Source data:
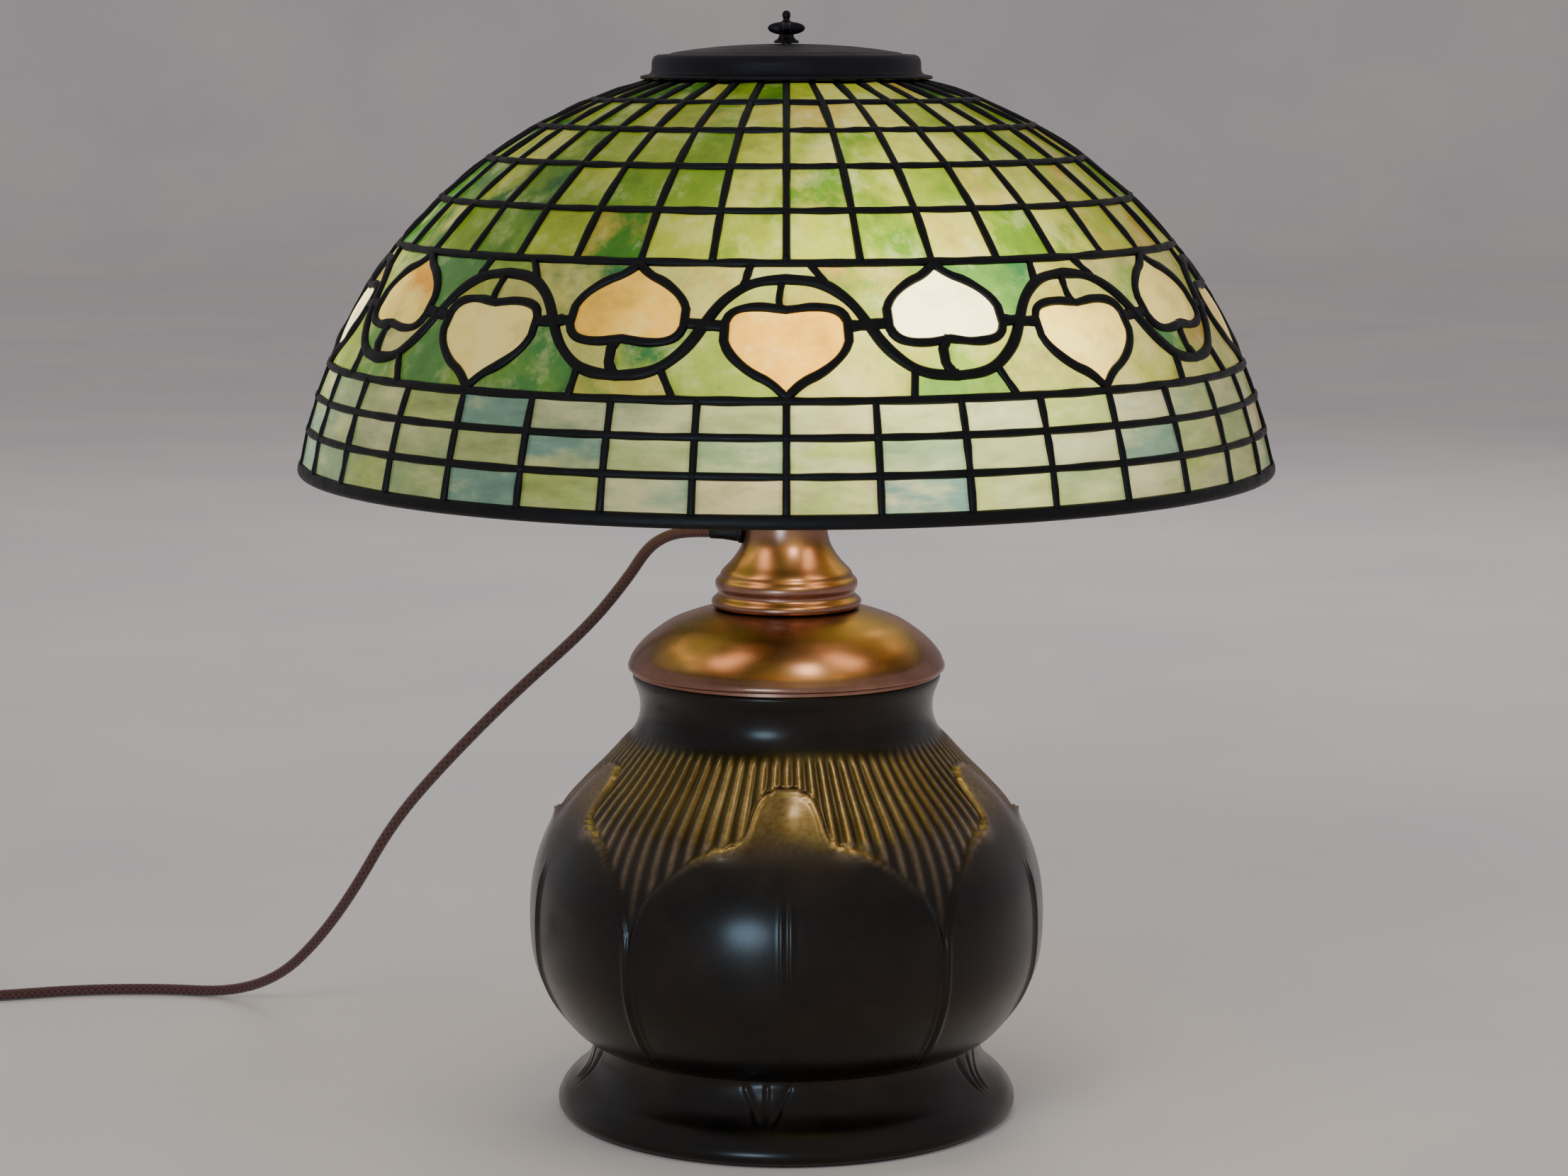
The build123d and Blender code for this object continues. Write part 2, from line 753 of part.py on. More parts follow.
# Bulbs: a thin ball of glass on a short neck, above each screw base
bulb_skin = 0.9
bulb_low = bulb_start + 0.05
neck_angle = math.radians(52.0)
with BuildPart() as bulb_glass:
    for turn in holder_turns:
        across = holder_plane(turn)
        with BuildSketch(Plane(across.origin, x_dir=across.x_dir, z_dir=across.x_dir.cross(across.z_dir))):
            for ball, mode in ((bulb_radius, Mode.ADD), (bulb_radius - bulb_skin, Mode.SUBTRACT)):
                with BuildLine():
                    neck_top = (ball * math.cos(neck_angle), bulb_centre - ball * math.sin(neck_angle))
                    neck_foot = (neck_top[0] - 2.2, bulb_low)
                    ThreePointArc(neck_top, (ball, bulb_centre), (0, bulb_centre + ball))
                    Polyline((0, bulb_centre + ball), (0, bulb_low), neck_foot, neck_top)
                make_face(mode=mode)
        revolve(axis=Axis(across.origin, across.z_dir))
finish(bulb_glass.part, "bulb_glass")

# Mains cord: straight runs joined by arcs, as large as the runs allow
radii = []
for before, here, after in zip(cord_route, cord_route[1:], cord_route[2:]):
    shorter = min((here - before).length, (after - here).length)
    turn = math.radians((here - before).get_angle(after - here))
    radii.append(0.45 * shorter / math.tan(turn / 2))
print("cord radii", [round(radius, 1) for radius in radii])

with BuildPart() as mains_cord:
    with BuildLine() as cord_path:
        FilletPolyline(*cord_route, radius=radii)
    with BuildSketch(Plane(origin=cord_path.wire() @ 0, z_dir=cord_path.wire() % 0)):
        Circle(cord)
    sweep(path=cord_path.wire())
print("cord volume", mains_cord.part.volume, "section times length", math.pi * cord**2 * cord_path.wire().length)
finish(mains_cord.part, "mains_cord")

with BuildPart() as cord_coil:
    with BuildSketch(Plane.XY.offset(coil_low)):
        with Locations((coil_x, coil_y)):
            Circle(coil_outer)
            Circle(coil_inner, mode=Mode.SUBTRACT)
    extrude(amount=coil_high - coil_low)
    fillet(cord_coil.edges().group_by(Axis.Z)[-1], radius=2.4)
finish(cord_coil.part, "cord_coil")

tie_middle = (coil_inner + coil_outer) / 2
tie_width = coil_outer - coil_inner + 1.2
with BuildPart() as cord_tie:
    with BuildSketch(Plane.YZ.offset(coil_x - 4.0)):
        with Locations((coil_y + tie_middle, (coil_high + 0.2) / 2 + tie_skin / 2)):
            Rectangle(tie_width + 2 * tie_skin, coil_high + 0.2 + tie_skin)
            Rectangle(tie_width, coil_high + 0.2 - tie_skin, mode=Mode.SUBTRACT)
    extrude(amount=8.0)
finish(cord_tie.part, "cord_tie")

tail_start = Vector(tail_x, coil_y + 13.0, coil_high - cord)
tail_end = Vector(tail_x, plug_low_y, plug_height)
with BuildPart() as cord_tail:
    with BuildSketch(Plane(origin=tail_start, z_dir=tail_end - tail_start)):
        Circle(cord)
    extrude(amount=(tail_end - tail_start).length)
finish(cord_tail.part, "cord_tail")

# Plug: a tapered boot, a rounded body and two flat blades
plug_face = Plane.XZ.offset(-plug_low_y - 8.0)
with BuildPart() as plug_body:
    with BuildSketch(Plane(origin=(tail_x, plug_low_y, plug_height), x_dir=(1, 0, 0), z_dir=(0, 1, 0))):
        Circle(3.4)
    with BuildSketch(Plane(origin=(tail_x, plug_low_y + 9.0, plug_height), x_dir=(1, 0, 0), z_dir=(0, 1, 0))):
        Circle(6.5)
    loft()
    with BuildSketch(Plane(origin=(tail_x, plug_low_y + 8.0, plug_height), x_dir=(1, 0, 0), z_dir=(0, 1, 0))):
        RectangleRounded(25.0, 18.0, 6.0)
    extrude(amount=26.0)
    fillet(plug_body.faces().sort_by(Axis.Y)[-1].edges(), radius=1.5)
finish(plug_body.part, "plug_body")

with BuildPart() as plug_blades:
    with BuildSketch(Plane(origin=(tail_x, plug_low_y + 34.0, plug_height), x_dir=(1, 0, 0), z_dir=(0, 1, 0))):
        with GridLocations(12.7, 1.0, 2, 1):
            Rectangle(1.5, 6.3)
    extrude(amount=16.0)
finish(plug_blades.part, "plug_blades")
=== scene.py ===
import math

import bmesh
import bpy
import numpy as np
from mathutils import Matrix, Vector


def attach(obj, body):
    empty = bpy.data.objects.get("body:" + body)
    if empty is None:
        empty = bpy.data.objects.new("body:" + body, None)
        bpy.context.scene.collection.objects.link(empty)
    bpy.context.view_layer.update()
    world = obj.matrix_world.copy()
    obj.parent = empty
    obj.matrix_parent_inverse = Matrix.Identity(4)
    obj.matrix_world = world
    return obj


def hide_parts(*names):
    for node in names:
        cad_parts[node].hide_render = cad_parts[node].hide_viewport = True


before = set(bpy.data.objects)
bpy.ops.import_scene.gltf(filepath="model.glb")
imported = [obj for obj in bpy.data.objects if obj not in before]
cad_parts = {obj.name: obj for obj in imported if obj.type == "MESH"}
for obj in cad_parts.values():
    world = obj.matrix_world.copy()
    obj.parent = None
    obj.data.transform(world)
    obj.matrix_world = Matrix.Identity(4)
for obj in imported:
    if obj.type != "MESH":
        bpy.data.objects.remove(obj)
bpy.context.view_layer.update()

mm = 0.001


def srgb(red, green, blue):
    # a screen colour from 0 to 255 as the linear colour that shaders take
    return tuple((value / 255) ** 2.2 for value in (red, green, blue)) + (1.0,)


def gridFaces(rows, columns, closeRows=False, closeColumns=False):
    # the four corners of every face of a rows by columns grid, numbered row by row; closed ways wrap round
    down = np.arange(rows if closeRows else rows - 1)
    along = np.arange(columns if closeColumns else columns - 1)
    i, j = np.meshgrid(down, along, indexing="ij")
    nextI, nextJ = (i + 1) % rows, (j + 1) % columns
    return np.stack(
        [i * columns + j, i * columns + nextJ, nextI * columns + nextJ, nextI * columns + j], -1
    ).reshape(-1, 4)


def repeatedFaces(faces, count, step):
    # the same faces for count separate grids whose points follow each other, step points apart
    return (faces[None] + step * np.arange(count)[:, None, None]).reshape(-1, 4)


def placed(name, data):
    # a new object in the scene
    made = bpy.data.objects.new(name, data)
    bpy.context.scene.collection.objects.link(made)
    return made


def makeMesh(name, points, faces, material, body, replaced=(), attributes=None):
    # one piece from whole arrays: points in millimetres, four corner numbers a face
    mesh = bpy.data.meshes.new(name)
    points = np.asarray(points, float).reshape(-1, 3) * mm
    faces = np.asarray(faces, np.int32)
    mesh.vertices.add(len(points))
    mesh.vertices.foreach_set("co", points.astype(np.float32).ravel())
    mesh.loops.add(faces.size)
    mesh.loops.foreach_set("vertex_index", faces.ravel())
    mesh.polygons.add(len(faces))
    mesh.polygons.foreach_set("loop_start", np.arange(0, faces.size, 4, dtype=np.int32))
    mesh.update(calc_edges=True)
    for key, values in (attributes or {}).items():
        values = np.asarray(values, np.float32)
        kind, field = ("FLOAT_COLOR", "color") if values.shape[-1] == 4 else ("FLOAT", "value")
        mesh.attributes.new(key, kind, "POINT").data.foreach_set(field, values.ravel())
    work = bmesh.new()
    work.from_mesh(mesh)
    bmesh.ops.remove_doubles(work, verts=work.verts, dist=1e-6)
    bmesh.ops.dissolve_degenerate(work, edges=work.edges, dist=1e-7)
    bmesh.ops.recalc_face_normals(work, faces=work.faces)
    work.to_mesh(mesh)
    work.free()
    mesh.polygons.foreach_set("use_smooth", np.ones(len(mesh.polygons), bool))
    mesh.materials.append(material)
    piece = placed(name, mesh)
    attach(piece, body)
    if replaced:
        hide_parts(*replaced)
    return piece


def smoothLine(points, count):
    # Catmull-Rom curve through the points, count places evenly spaced along its length
    points = np.asarray(points, float)
    padded = np.vstack([2 * points[0] - points[1], points, 2 * points[-1] - points[-2]])
    t = np.linspace(0, 1, 24, endpoint=False)[:, None]
    spans = []
    for a, b, c, d in zip(padded, padded[1:], padded[2:], padded[3:]):
        bend, twist = 2 * a - 5 * b + 4 * c - d, 3 * b - a - 3 * c + d
        spans.append(0.5 * (2 * b + (c - a) * t + bend * t**2 + twist * t**3))
    fine = np.vstack(spans + [points[-1:]])
    along = np.r_[0, np.cumsum(np.linalg.norm(np.diff(fine, axis=0), axis=1))]
    even = np.linspace(0, along[-1], count)
    return np.stack([np.interp(even, along, fine[:, k]) for k in range(fine.shape[1])], 1)


def lathe(name, profile, material, body, around=128, replaced=(), origin=None, axis=None):
    # a closed profile of (radius, height) turned about Z, or about axis through origin
    profile = np.asarray(profile, float)
    turn = np.linspace(0, 2 * np.pi, around, endpoint=False)
    radius, height = profile[:, 0][:, None], profile[:, 1][:, None]
    points = np.stack([radius * np.cos(turn), radius * np.sin(turn), height + 0 * turn], -1)
    if axis is not None:
        frameTurn = Vector((0, 0, 1)).rotation_difference(Vector(axis)).to_matrix()
        points = points @ np.array(frameTurn).T + np.array(origin)
    faces = gridFaces(len(profile), around, closeRows=True, closeColumns=True)
    return makeMesh(name, points, faces, material, body, replaced)


def nodesOf(name):
    # a new material and its node tree, with the shader ready to set
    material = bpy.data.materials.new(name)
    material.use_nodes = True
    tree = material.node_tree
    return material, tree, tree.nodes["Principled BSDF"]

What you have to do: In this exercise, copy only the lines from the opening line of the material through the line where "radius in radii])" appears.

Response to this task:
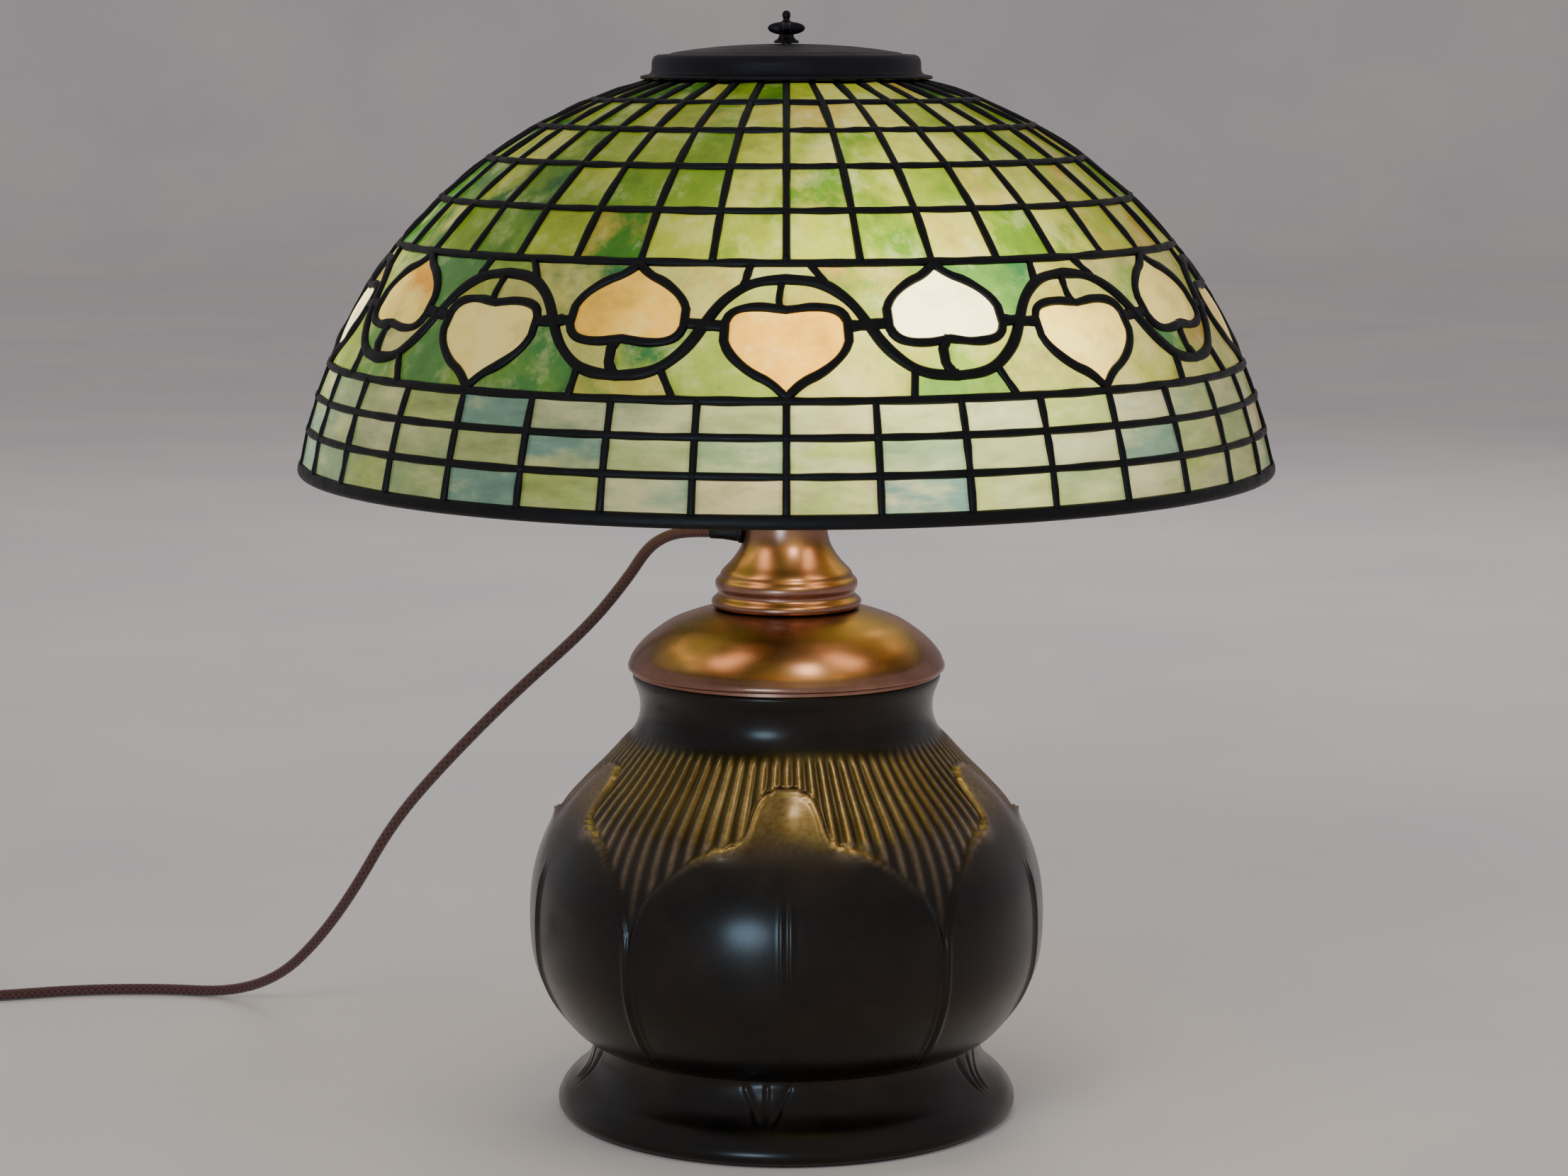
The build123d and Blender code for this object continues. Write part 2, from line 753 of part.py on. More parts follow.
# Bulbs: a thin ball of glass on a short neck, above each screw base
bulb_skin = 0.9
bulb_low = bulb_start + 0.05
neck_angle = math.radians(52.0)
with BuildPart() as bulb_glass:
    for turn in holder_turns:
        across = holder_plane(turn)
        with BuildSketch(Plane(across.origin, x_dir=across.x_dir, z_dir=across.x_dir.cross(across.z_dir))):
            for ball, mode in ((bulb_radius, Mode.ADD), (bulb_radius - bulb_skin, Mode.SUBTRACT)):
                with BuildLine():
                    neck_top = (ball * math.cos(neck_angle), bulb_centre - ball * math.sin(neck_angle))
                    neck_foot = (neck_top[0] - 2.2, bulb_low)
                    ThreePointArc(neck_top, (ball, bulb_centre), (0, bulb_centre + ball))
                    Polyline((0, bulb_centre + ball), (0, bulb_low), neck_foot, neck_top)
                make_face(mode=mode)
        revolve(axis=Axis(across.origin, across.z_dir))
finish(bulb_glass.part, "bulb_glass")

# Mains cord: straight runs joined by arcs, as large as the runs allow
radii = []
for before, here, after in zip(cord_route, cord_route[1:], cord_route[2:]):
    shorter = min((here - before).length, (after - here).length)
    turn = math.radians((here - before).get_angle(after - here))
    radii.append(0.45 * shorter / math.tan(turn / 2))
print("cord radii", [round(radius, 1) for radius in radii])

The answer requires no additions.